NIFTI_INTENT_RGB_VECTOR
Dimensionality=2
Dim0=#nodes
Dim1=3 (red, green, blue components)
Should the range of data values be (0, 255) or (0.0, 1.0)?

NIFTI_INTENT_RGBA_VECTOR
Dimensionality=2
Dim0=#nodes
Dim1=4 (red, green, blue, alpha components)
Should the range of data values be (0, 255) or (0.0, 1.0)?


NIFTI_INTENT_* (statistic)
NIFTI_INTENT_LABEL
NIFTI_INTENT_NODE_INDEX
NIFTI_INTENT_SHAPE
NIFTI_INTENT_TIME_SERIES

These intents can be either (I have no preference but we should pick
one):

Dimensionality=2
Dim0=#nodes
Dim1=1

or

Dimensionality=1
Dim0=#nodes


John

>
>>
>> By: Olivier Coulon
>>
>> Hello everybody,
>> trying to read the gii files uploaded by Ziad, the following
>> question arised
>> : when storing a data array of, say, 20000 triangles, one has to
>> write this :
>> Dimensionality="2"
>> Dim0="20000"
>> Dim1="3"
>> i.e. 20000 elements of dimension 3. When it comes to scalar data,
>> this transposes
>> to :
>> Dimensionality="2"
>> Dim0="20000"
>> Dim1="1"
>> i.e. 20000 elements of dimension 1, as given in John's example files.
>> In Ziad's files it is declared as :
>> Dimensionality="1"
>> Dim0="20000"
>> which is one element of dimension 20000.
>> Are both ways OK ? Or did I misunderstand something ?
>> Thanks,
>>
> Olivier
Apr 4, 2008  03:04 PM | Olivier Coulon
RE: Dimensionality and scalar data
I agree with everything you propose. For the stats, labels, etc.... I prefer the first solution :
Dimensionality=2
Dim0=#nodes
Dim1=1
because it is more consistent with the others (and because that's the way I already programmed it), but I won't argue much if somebody prefers the other one.

Olivier
Apr 4, 2008  05:04 PM | Richard Reynolds
RE: Dimensionality and scalar data
It doesn't really matter to our software. We will read it
either way, and know that they mean the same thing.

---

As far as preference goes, it makes more sense to us to call
it a 1-dimensional array, rather than a 2-dimensional array
where the second dimension is of length 1. A node index list
is just a list of integers (node indices).
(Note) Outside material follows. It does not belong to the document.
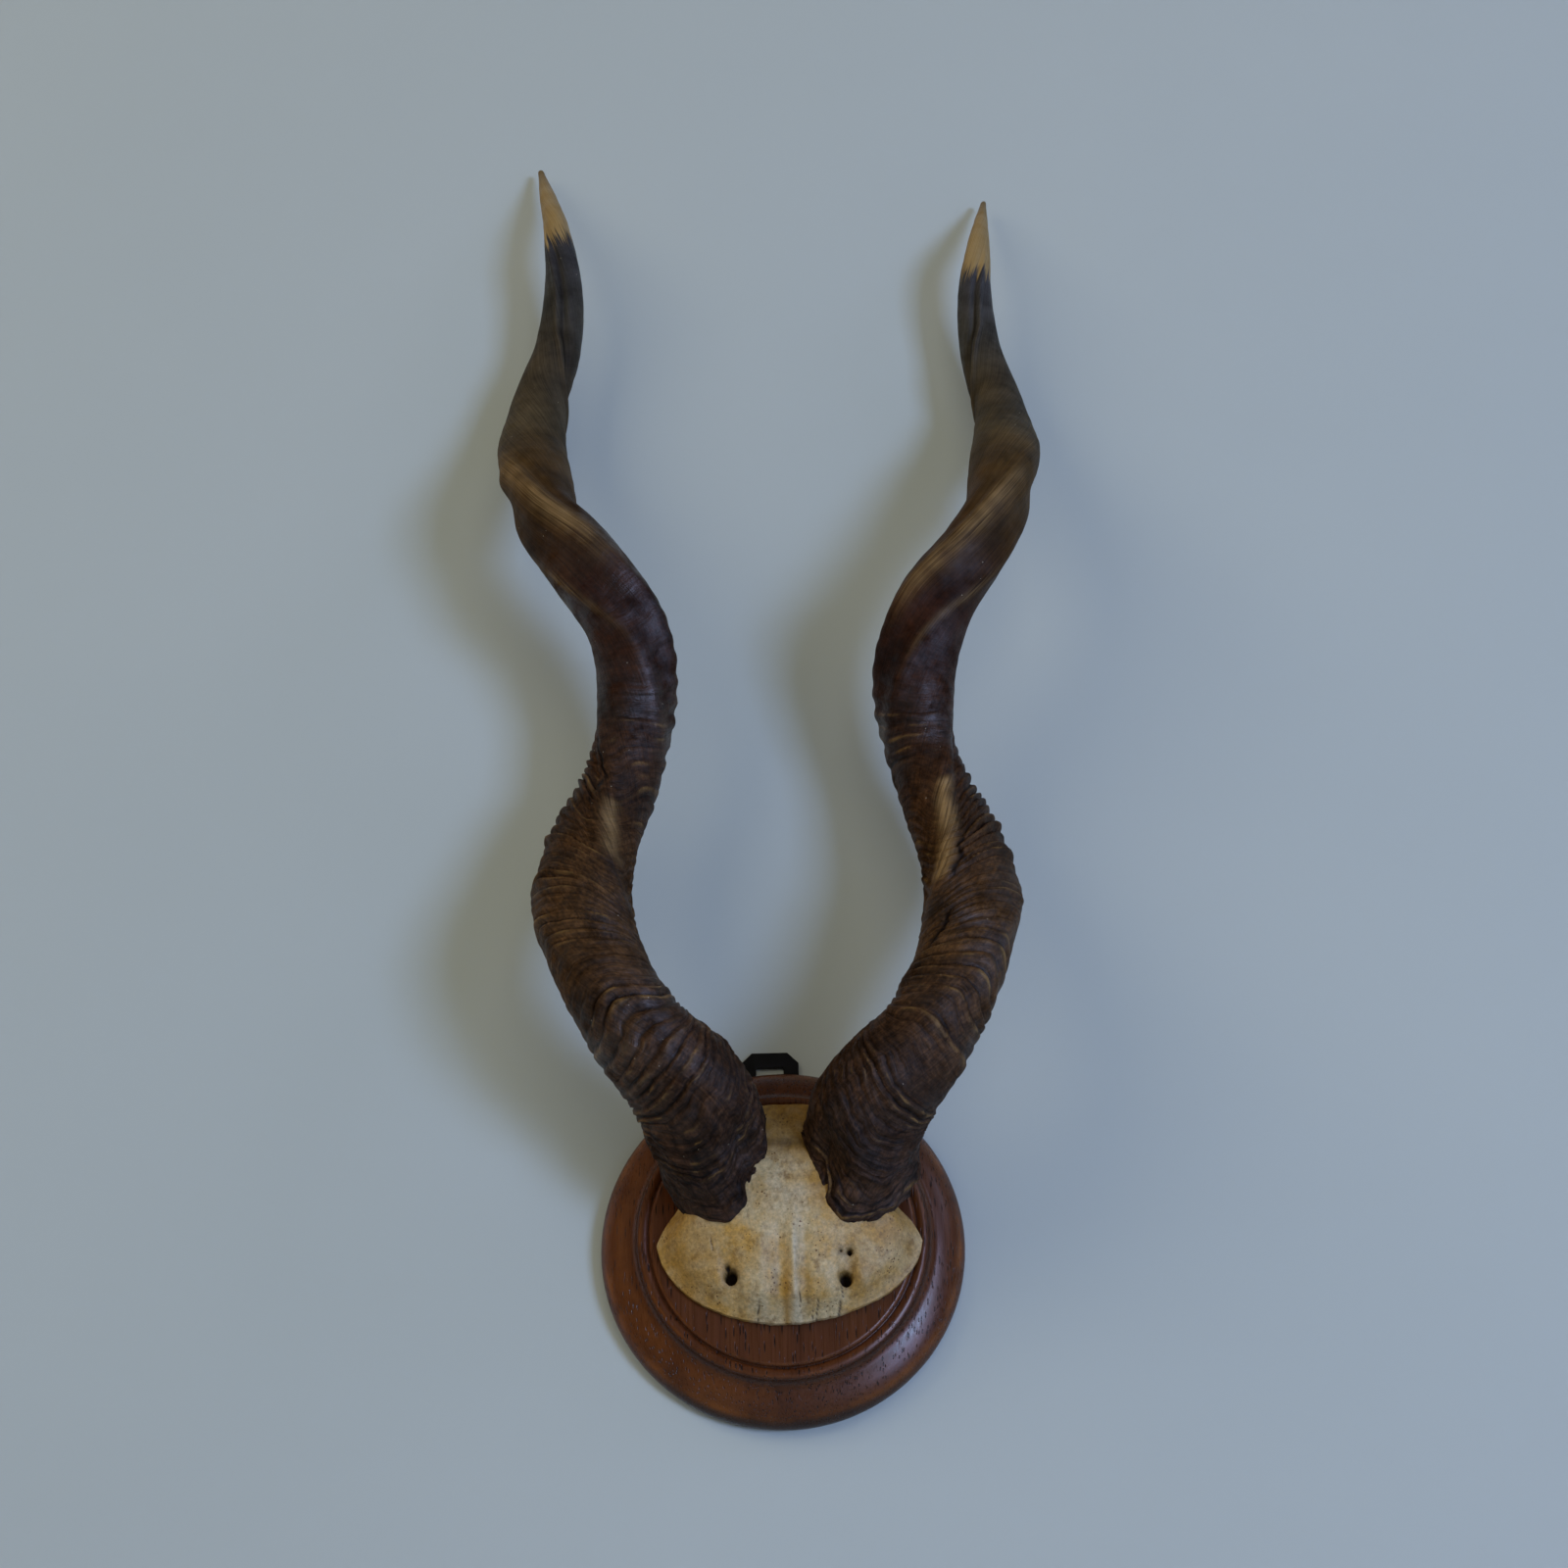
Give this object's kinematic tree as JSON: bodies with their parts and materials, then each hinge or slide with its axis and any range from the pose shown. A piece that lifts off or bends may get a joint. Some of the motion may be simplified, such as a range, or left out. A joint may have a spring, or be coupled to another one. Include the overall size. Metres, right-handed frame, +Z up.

To be explicit, a list of triangles is a list of T tuples
(each of length 3), and so it makes sense to store them as a
2-dimensional matrix of T x 3 node indices (integers).
Similarly, nodes (coordinates) can be stored as N x 3 real
numbers.

But a list of node indices is just N integers. One doesn't
usually talk about having N x 1 numbers in a simple list.

---

What might the advantage be in considering a node list to be
2-dimensional, assuming we decide to choose between the two
styles?

---

Again, it doesn't matter to our software. Any extra 1's are
simply ignored.

- rick
Apr 4, 2008  07:04 PM | Erik Anderson
RE: Dimensionality and scalar data
I agree with what Rick said, although there are some fundamental differences in terms of what Python will give you when it sees something like this. In terms of being able to read and process the data, nothing will change. The Python side of things will generate this as a [n x 1] numpy array. However, this will rather substantially impact the way in which data access has to happen. For example:

In the [n x 1] (2-dimensional) case:
>>> a = input[0]
>>> a.shape
(100,)

a will be a 1-dimensional array of all elements. To get the first element:
>>> a = input[0,0]
>>> print a
'5'

However, in the 1-dimensional case:
>>> a = input[0]
>>> print a
'5'

>>> input.shape
(100,)

This (I hope) illustrates the real difference in terms of what will happen on the Python side of things. I don't think that there's a clear advantage to either one, but there are some more subtle issues that might come up.